Pick out the lines below with "from" and list them.
────────────────
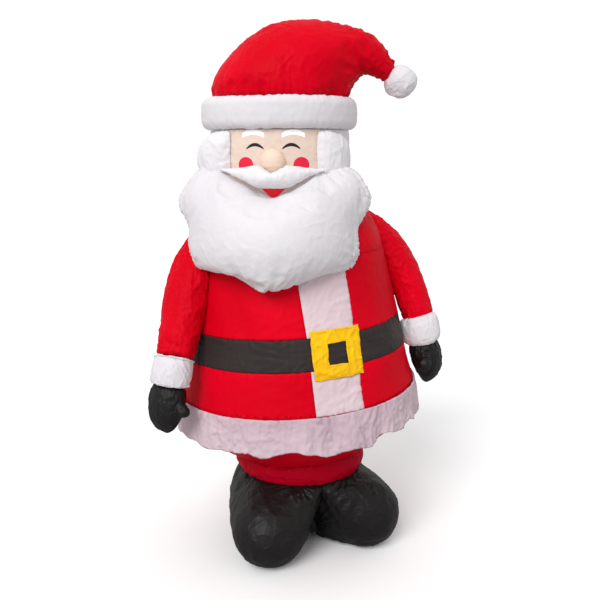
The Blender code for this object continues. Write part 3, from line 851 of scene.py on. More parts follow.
@dataclass
class TurnedCloth:
    """A panel of cloth wrapped round an axis, and closed behind.

    Attributes:
        node: The node of the solid that it stands for.
        matrix: The frame whose Z is the axis.
        outline: Its outline.
        low: Its lower edge.
        high: Its upper edge.
        finish: Its cloth.
        slot: The record's material slot; not used.
        wrinkles: Its puckers and creases.
        half_gap: Half the width left free at the front, at each height, for a panel round the back.
        half_width: Half the width of a panel at the front only.
        cell: The size of its cells.
        depth: The thickness of a front panel.
        seam_heights: Heights of seams inside the panel.
        seed: Which of the many wrinklings it has.
        proud: How far it stands out from the outline.
        drift: How far it wanders sideways for its height.
    """

    node: str
    matrix: Matrix
    outline: Outline
    low: float
    high: float
    finish: ClothFinish
    slot: str
    wrinkles: Wrinkles = field(default_factory=Wrinkles)
    half_gap: Optional[Callable[[np.ndarray], np.ndarray]] = None
    half_width: Optional[float] = None
    cell: float = 0.004
    depth: float = 0.006
    seam_heights: tuple[float, ...] = ()
    seed: int = 1
    proud: float = 0.0
    drift: float = 0.0

    def grid(self) -> tuple[np.ndarray, np.ndarray]:
        """The panel's points in its own frame and their outward directions, by row and column."""
        rows = max(4, round((self.high - self.low) / self.cell))
        height = np.linspace(self.low, self.high, rows + 1)
        radius = self.outline.radius(height) + self.proud
        slope = np.gradient(radius, height)
        if self.half_width is not None:
            reach = np.arcsin(self.half_width / radius)
            columns = max(4, round(2 * self.half_width / self.cell)) + 1
            turn = reach[:, None] * np.linspace(-1, 1, columns)[None, :]
        else:
            gap = self.half_gap(height) if self.half_gap else np.full_like(height, 0.0)
            start = np.arcsin(gap / radius)
            columns = round(math.tau * radius.max() / self.cell)
            share = np.linspace(0, 1, columns + 1)[None, :]
            if self.half_gap is None:
                share = share[:, :-1]
            turn = start[:, None] + (math.tau - 2 * start[:, None]) * share
        turn = turn + (self.drift * (height - self.low) / radius)[:, None]
        across = np.stack([np.sin(turn), -np.cos(turn), np.zeros_like(turn)], axis=-1)
        points = across * radius[:, None, None]
        points[..., 2] = height[:, None]
        outward = across.copy()
        outward[..., 2] = -slope[:, None]
        outward /= np.linalg.norm(outward, axis=-1)[..., None]
        return points, outward

    def seam_points(self, points: np.ndarray) -> np.ndarray:
        """Points along the panel's edges and its inner seams."""
        lines = [points[0], points[-1]]
        if self.half_gap or self.half_width:
            lines += [points[:, 0], points[:, -1]]
        for height in self.seam_heights:
            lines.append(points[np.argmin(np.abs(points[:, 0, 2] - height))])
        dense = []
        for line in lines:
            for share in (0.0, 0.34, 0.67):
                dense.append(line[:-1] + (line[1:] - line[:-1]) * share)
        return np.concatenate(dense)

    def build(self) -> bpy.types.Object:
        """Make, wrinkle and dress the panel."""
        points, outward = self.grid()
        rows, columns = points.shape[:2]
        flat = place(self.matrix, points.reshape(-1, 3))
        away = outward.reshape(-1, 3) @ np.array(self.matrix.to_3x3()).T
        seams = SeamLines(place(self.matrix, self.seam_points(points)))
        shift = self.wrinkles.shift(flat, seams, self.seed)
        front = flat + away * shift[:, None]
        number = np.arange(rows * columns).reshape(rows, columns)
        around = self.half_gap is None and self.half_width is None
        ahead = np.roll(number, -1, axis=1) if around else number[:, 1:]
        here = number if around else number[:, :-1]
        quads = np.stack([here[:-1], ahead[:-1], ahead[1:], here[1:]], axis=-1).reshape(-1, 4).tolist()
        if self.half_width is not None:
            back = flat - away * self.depth
            vertices = np.concatenate([front, back])
            behind = rows * columns
            quads += [[behind + i for i in reversed(quad)] for quad in quads]
            rim = [*number[0], *number[1:, -1], *number[-1, -2::-1], *number[-2:0:-1, 0]]
            for a, b in zip(rim, rim[1:] + rim[:1]):
                quads.append([b, a, behind + a, behind + b])
        else:
            heights = points[:, 0, 2]
            axis = place(self.matrix, np.stack([0 * heights, 0 * heights, heights], axis=1))
            vertices = np.concatenate([front, axis])
            hub = rows * columns
            for row, middle in ((0, hub), (rows - 1, hub + rows - 1)):
                for a, b in zip(here[row], ahead[row]):
                    quads.append([a, b, middle])
            if not around:
                for row in range(rows - 1):
                    for edge in (0, columns - 1):
                        quads.append([number[row, edge], number[row + 1, edge], hub + row + 1, hub + row])
        used = np.unique(np.concatenate([np.array(face) for face in quads]))
        renumber = {old: new for new, old in enumerate(used.tolist())}
        faces = [[renumber[int(i)] for i in face] for face in quads]
        name = self.node + "_cloth"
        obj = shown(name, built(name, vertices[used], faces))
        LOG.info("turned: %s, %d faces", name, len(obj.data.polygons))
        return finished(obj, self.finish, (self.node,))


# ---- Stitches and the hem, by geometry nodes


def stitch_tree() -> bpy.types.NodeTree:
    """The tree that lays stitches along a line."""
    name = "stitches"
    if name in bpy.data.node_groups:
        return bpy.data.node_groups[name]
    group = socketed(
        name,
        "GeometryNodeTree",
        (
            ("Line", "NodeSocketGeometry"),
            ("Spacing", "NodeSocketFloat", 0.004),
            ("Length", "NodeSocketFloat", 0.0028),
            ("Thickness", "NodeSocketFloat", 0.0007),
            ("Thread", "NodeSocketMaterial"),
        ),
        (("Stitches", "NodeSocketGeometry"),),
    )
    wiring = Wiring(group)
    given = wiring.add("NodeGroupInput").outputs
    curve = wiring.add("GeometryNodeMeshToCurve", {0: given["Line"]}).outputs[0]
    feeds = {"Curve": curve, "Length": given["Spacing"]}
    even = wiring.add("GeometryNodeResampleCurve", feeds, mode="LENGTH")
    along = wiring.add("GeometryNodeInputTangent").outputs[0]
    turned = wiring.add("FunctionNodeAlignRotationToVector", {"Vector": along}, axis="X").outputs[0]
    half = wiring.math("MULTIPLY", given["Length"], 0.5)
    thick = wiring.math("MULTIPLY", given["Thickness"], 0.5)
    size = wiring.add("ShaderNodeCombineXYZ", {0: half, 1: thick, 2: thick}).outputs[0]
    bead = wiring.add("GeometryNodeMeshUVSphere", {"Segments": 6, "Rings": 4, "Radius": 1.0}).outputs[0]
    laid = wiring.add(
        "GeometryNodeInstanceOnPoints",
        {"Points": even.outputs[0], "Instance": bead, "Rotation": turned, "Scale": size},
    )
    real = wiring.add("GeometryNodeRealizeInstances", {0: laid.outputs[0]}).outputs[0]
    dyed = wiring.add("GeometryNodeSetMaterial", {"Geometry": real, "Material": given["Thread"]}).outputs[0]
    wiring.add("NodeGroupOutput", {0: dyed})
    return group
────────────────
# Written answer
The Blender code for this object continues. Write part 3, from line 851 of scene.py on. More parts follow.
        proud: How far it stands out from the outline.